As we were jointly constructing I asked questions such as:


  • How do we decide the order of the factors? (Answer: use the explanatory phase of the first paragraph for the order)
  • Having used ‘One factor which…’ in the first paragraph, how should we introduce these next factors?
  • Which dates are important for the middle phase?


As well as more specific ones like:

  • Which countries were involved in the ‘scramble for Africa’?
  • What was the name of Britain’s new type of battleship?


Independent construction
Pupils were then given 20 minutes to think about, draft if they wanted to, then complete in neat their own paragraph explaining how alliances led to tension. This is the version that I wrote:

Alliances are groups of countries that agree to fight together in a war, and it was these agreements that represent the fourth source of tension in Europe from the late 19th century onwards.

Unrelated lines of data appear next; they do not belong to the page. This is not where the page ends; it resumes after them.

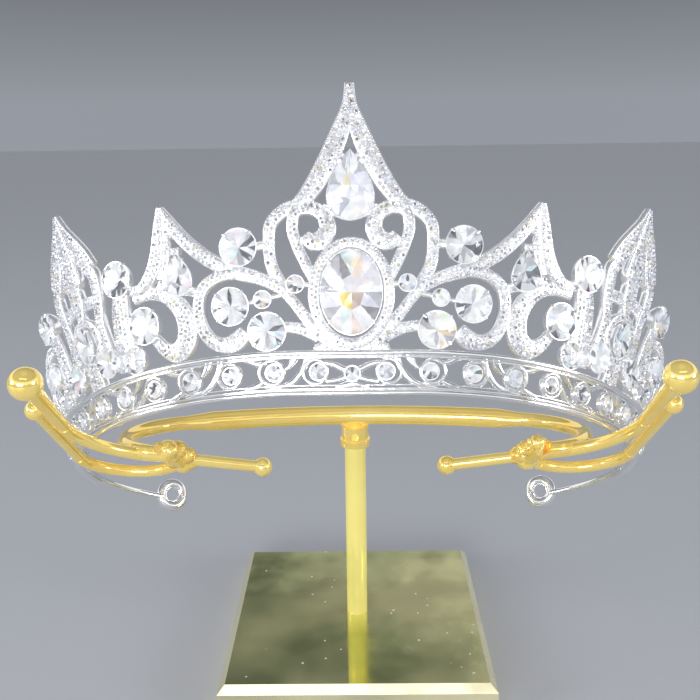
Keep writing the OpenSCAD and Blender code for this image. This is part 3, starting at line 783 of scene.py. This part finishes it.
# Tones of the two big stones. Sectors run from the right against the clock, and hearts are the quarters
# behind the table.
OVAL_HEARTS = [(1.0, 0.95, 0.94), (1.0, 1.0, 1.0), (1.0, 0.78, 0.25), (0.72, 0.58, 0.48)]
OVAL_TONES = [(1.0, 0.95, 0.93), (1.0, 0.86, 0.78), (0.42, 0.42, 0.43), (0.98, 0.98, 0.98), (0.95, 0.93, 1.0),
              (0.84, 0.98, 0.96), (1.0, 1.0, 1.0), (0.93, 0.93, 1.0)]
PEAR_HEARTS = [(0.86, 0.86, 0.97), (1.0, 0.90, 0.66), (0.97, 0.97, 0.97), (0.92, 0.92, 0.93)]
PEAR_TONES = [(0.92, 0.92, 1.0), (1.0, 1.0, 1.0), (0.98, 0.97, 0.94), (0.9, 0.9, 0.93), (1.0, 1.0, 1.0),
              (0.60, 0.62, 0.66), (1.0, 1.0, 1.0), (0.85, 0.86, 0.9)]
SMALL_FLASH = 0.05
SMALL_MAINS = 6
ROUND_MAINS = 10
OWN_CUTS = {
    "centre_oval": {"mains": 8, "flash": 0.0, "tones": OVAL_TONES, "hearts": OVAL_HEARTS},
    "centre_pear": {"mains": 8, "flash": 0.0, "tones": PEAR_TONES, "hearts": PEAR_HEARTS},
}


def add_stone(shell, kind, along, up, w, h, turn, cut):
    place = at_wall(along, up, turn)
    points, faces, slots, colours = brilliant(kind, w, h, **cut)
    shell.add([place @ p for p in points], faces, slots, colours)


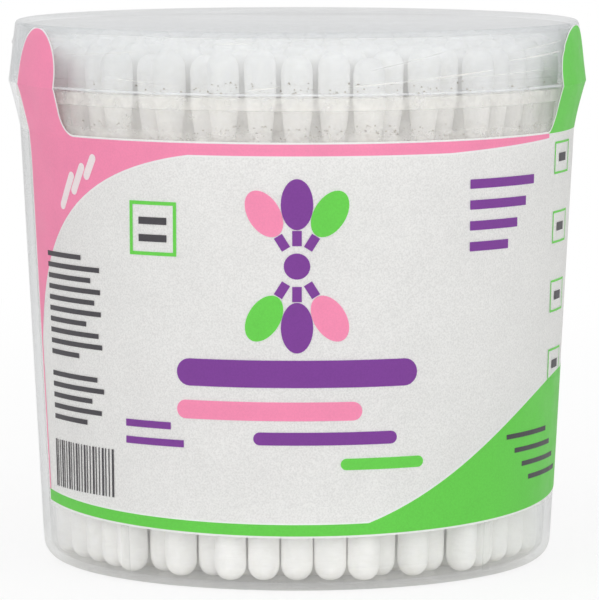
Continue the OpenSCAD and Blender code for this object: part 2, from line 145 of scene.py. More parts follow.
# Materials. Noise mostly lies between these two values.
NOISE_LOW = 0.3
NOISE_HIGH = 0.7


class Nodes:
    """Short forms for adding and joining the nodes of one material."""

    def __init__(self, name):
        self.material = bpy.data.materials.new(name)
        self.material.use_nodes = True
        self.tree = self.material.node_tree
        self.tree.nodes.clear()
        self.out = self.add("ShaderNodeOutputMaterial")
        self.place = self.add("ShaderNodeTexCoord").outputs["Object"]

    def add(self, kind, **inputs):
        node = self.tree.nodes.new(kind)
        for name, value in inputs.items():
            self.feed(node.inputs[name.replace("_", " ")], value)
        return node

    def feed(self, socket, value):
        if isinstance(value, bpy.types.NodeSocket):
            self.tree.links.new(value, socket)
        else:
            socket.default_value = value

    def noise(self, scale, detail=3.0, roughness=0.55, stretch=None):
        where = self.place
        if stretch:
            where = self.add("ShaderNodeMapping", Vector=where, Scale=stretch).outputs[0]
        node = self.add("ShaderNodeTexNoise", Vector=where, Scale=scale, Detail=detail, Roughness=roughness)
        return node.outputs["Fac"]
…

By 1914 Europe was divided into two rival alliances. In 1881 Germany, Italy and Austria-Hungary signed the Triple Alliance and in 1907 Britain, France and Russia signed the Triple Entente.

The result of this was tension between the two rival camps as they became suspicious of each other. A disagreement between two nations could result in a wider war, as each country joined in to defend their allies.

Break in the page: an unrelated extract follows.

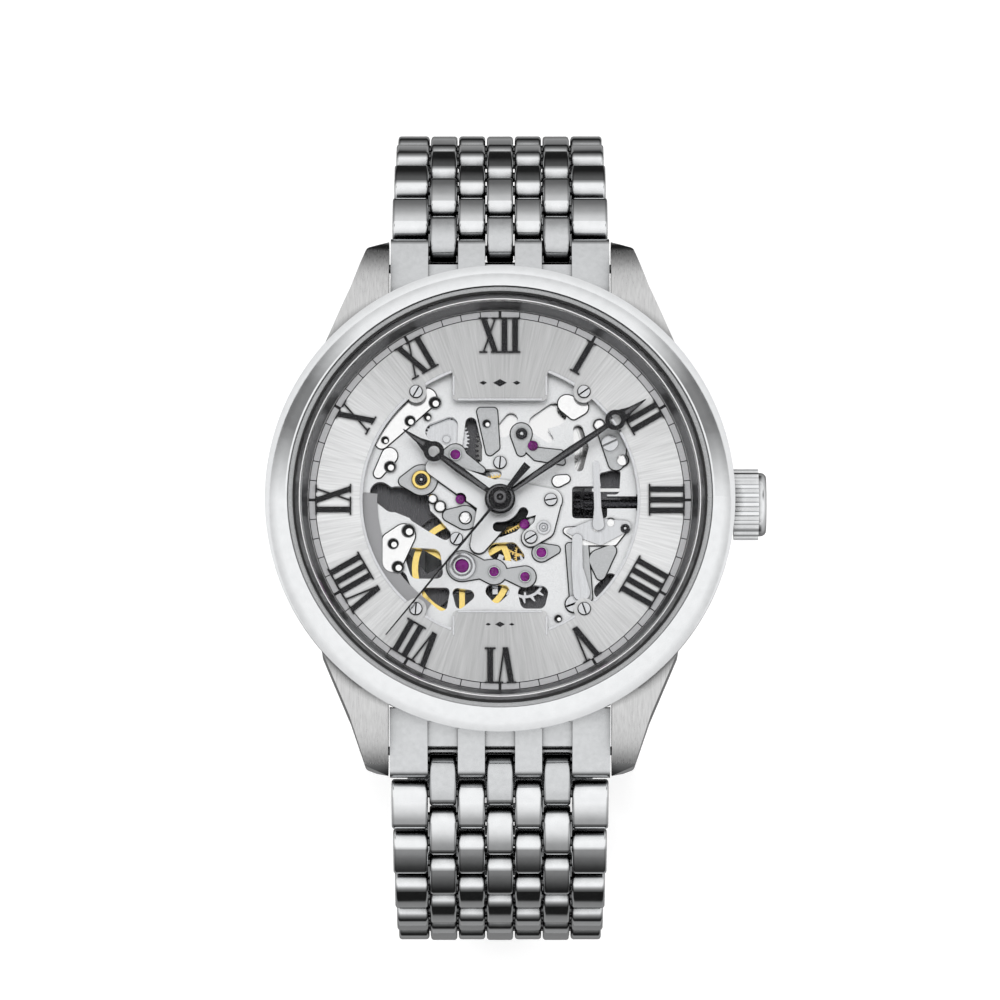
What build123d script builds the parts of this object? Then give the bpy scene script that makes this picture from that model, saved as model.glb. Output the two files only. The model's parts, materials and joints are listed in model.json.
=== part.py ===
from build123d import *
import os
from math import atan2, cos, degrees, hypot, pi, radians, sin, sqrt, tau

# Skeleton wristwatch on a seven-row steel bracelet, in millimetres.
# The outer face of the case back lies in the XY plane with its centre at the origin.
# The dial faces +Z, twelve o'clock is at +Y and the crown is at +X.
# The bracelet closes into a loop below the case, in the YZ plane.

# Driving sizes of the case.
BEZEL_RADIUS = 21.0
CASE_RADIUS = 20.5
LUG_WIDTH = 20.0
LUG_TIP_Y = 24.25
CASE_TOP = 8.2
STEM_HEIGHT = 4.6
RUNNING_GAP = 0.05

# Heights of the stack, from the case back to the hands.
BACK_TOP = 1.5
ROTOR_LOW = 1.85
BRIDGE_LOW = 2.95
BRIDGE_TOP = 3.65
PLATE_LOW = 5.2
PLATE_TOP = 6.1
CENTER_BRIDGE_LOW = 6.15
CENTER_BRIDGE_TOP = 6.75
DIAL_LOW = 7.2
DIAL_TOP = 7.6
HOUR_HAND_LOW = 8.15
MINUTE_HAND_LOW = 8.6
SECONDS_HAND_LOW = 9.05
HAND_THICKNESS = 0.22

# Radii inside the case.
CASE_BORE = 16.4
SHELF_RADIUS = 18.4
BACK_RADIUS = 17.6
MOVEMENT_RADIUS = 14.9
OPENING_RADIUS = 12.3
WINDOW_RADIUS = 13.6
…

As this blog is already over long and I’ve left the kids’ books in school(!), I will use my second post to show some of the pupils’ responses later in the week when I’ve retrieved their books. But, overall, pupils were able to follow the three-phase structure and had understood the purpose of each phase. The quality of the content of each phase and the extent to which they had described the formation of the alliances and how this led to tension was more variable.